MASAKINI.CO – Dua wanita berjubah hitam menyiapkan makan siang di tepi jalan. Sementara warga mulai mengepung gerobak mini miliknya.
Tangan Cut Junita dengan cekatan menyiapkan sepetak nasi di wadah plastik. Wanita 47 tahun ini dengan sigap selesaikan pekerjaan agar antrean tak panjang.
Tepat pukul 11.30 WIB, remaja hingga orang tua terus berdatang. Di tangan mereka memegang sepiring nasi menunggu untuk diletakkan lauk pauk.
Aktivitas seperti itu dilakukan Cut Junita bersama sang suami, Ilzanur setiap Senin hingga Jumat.
“Iya silahkan diambil nasinya,” seru Cut Junita kepada seorang pria yang berpenampilan juru parkir itu, Kamis (5/10/2023).
Pasangan suami dan istri itu adalah penggagas Pondok Makan Gratis di Banda Aceh. Lokasinya di pinggir Jalan Tgk Chik Ditiro, persis di pangkal Fly Over Simpang Surabaya.
Saban harinya pondok makan gratis Cut Junita mampu menyediakan hingga 200 porsi dengan modal Rp800 ribu hingga Rp1 juta.
Kerendahan Cut Junita itu berawal dari bertemu dengan seorang pengemis yang hanya meminta uang pada dirinya untuk membeli sebungkus nasi.
“Saat itu hanya punya uang Rp10 ribu, jadi saya kasih segitu,” ucapnya.
Atas kejadian yang menyentuh itu, Cut terketuk hati untuk menyediakan pondok makan sebagai bentuk sedekah pada yang membutuhkan.
Ia ingat betul tekadnya itu ia mulai sejak 10 Agustus 2023 lalu. Membuka sejak pukul 11.00 hingga 14.00 WIB.
“Terkadang 13.30 WIB sudah habis nasi,” katanya.
Cut mengaku, sebelum membuka pondok ini, mereka juga kerap menyediakan makanan gratis bagi yang berpuasa sunat Senin Kamis.
Sejak dibuka dua bulan lalu, kata Cut keberlangsungan pondok makan ini tak terlepas dari donasi masyarakat yang turut membantu.
Tak hanya respon positif, respon negatif dari orang sekitar juga kerap diterima Cut.
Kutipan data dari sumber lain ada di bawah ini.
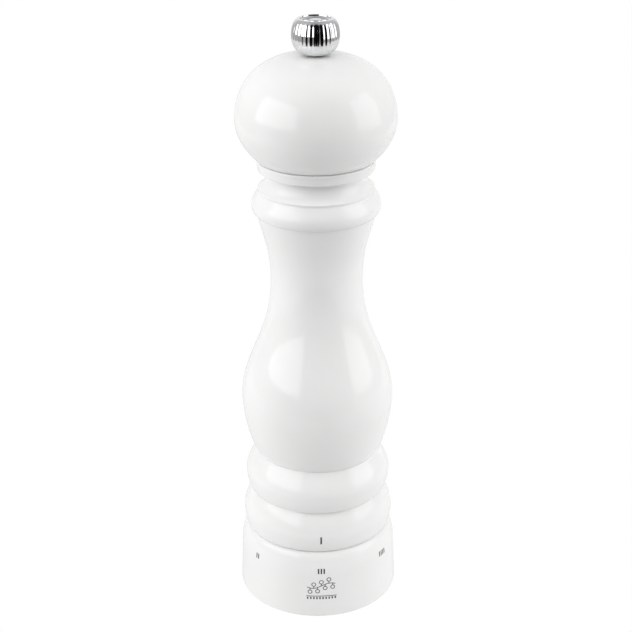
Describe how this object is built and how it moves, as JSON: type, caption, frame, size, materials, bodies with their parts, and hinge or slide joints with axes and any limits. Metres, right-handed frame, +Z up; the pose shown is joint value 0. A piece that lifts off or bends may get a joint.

Acap kali disangkakan sebagai bentuk kampanye jelang Pemilu 2024.
“Awal-awal dikira orang kami mau nyaleg,” ungkapnya.
Terlepas dari hal itu, ia mengatakan tak memiliki maksud lain selain bersedekah.
Cut menuturkan, pelanggan yang datang ke warungnya sangat beragam, mulai dari anak sekolah, karyawan, tukang parkir, mahasiswa, driver ojek, cleaning service, dan masyarakat sekitar.
Selain membuka pondok makan, Cut juga merupakan seorang guru ngaji. Menyandang tugas mulia itu telah ditekuni Cut sejak 2012 silam. Begitupun dengan suaminya.
“Tetapi suami kadang kegiatan di bengkel,” ucapnya.
Meski merupakan penyandang disabilitas, ia tidak berhenti bersedekah. Selain dibantu suami, Cut turut dibantu seorang sahabatnya, Nurhasanah (41), untuk mendapatkan donasi dari para donatur. Donasi yang didapatkan berupa lauk pauk dan sayur mayur.
“Menu yang disediakan juga berbeda setiap hari,” ujarnya.
Atas pondok itu, dirinya menaruh harapan agar bisa buka beberapa cabang pondok makan gratis.
Bahkan dirinya juga berkeinginan membuka sekolah gratis bagi masyarakat kurang mampu. Walaupun hanya hidup pas-pasan dan keterbatasan Cut bersama Ilzanur suaminya tetap rajin bersedekah.
“Malah ini bisa dijadikan motivasi bagi orang lain, bahwa bersedekah tak harus kaya,” tuturnya.
Setelah melalui hari-hari untuk bersedekah, ia mengaku banyak datang keajaiban bagi dirinya seperti selalu diberi kekuatan untuk mencari rezeki serta tubuh yang sehat.
“Alhamdulillah saya tak pernah merasakan sakit kecuali sakit saat melahirkan,” ungkapnya.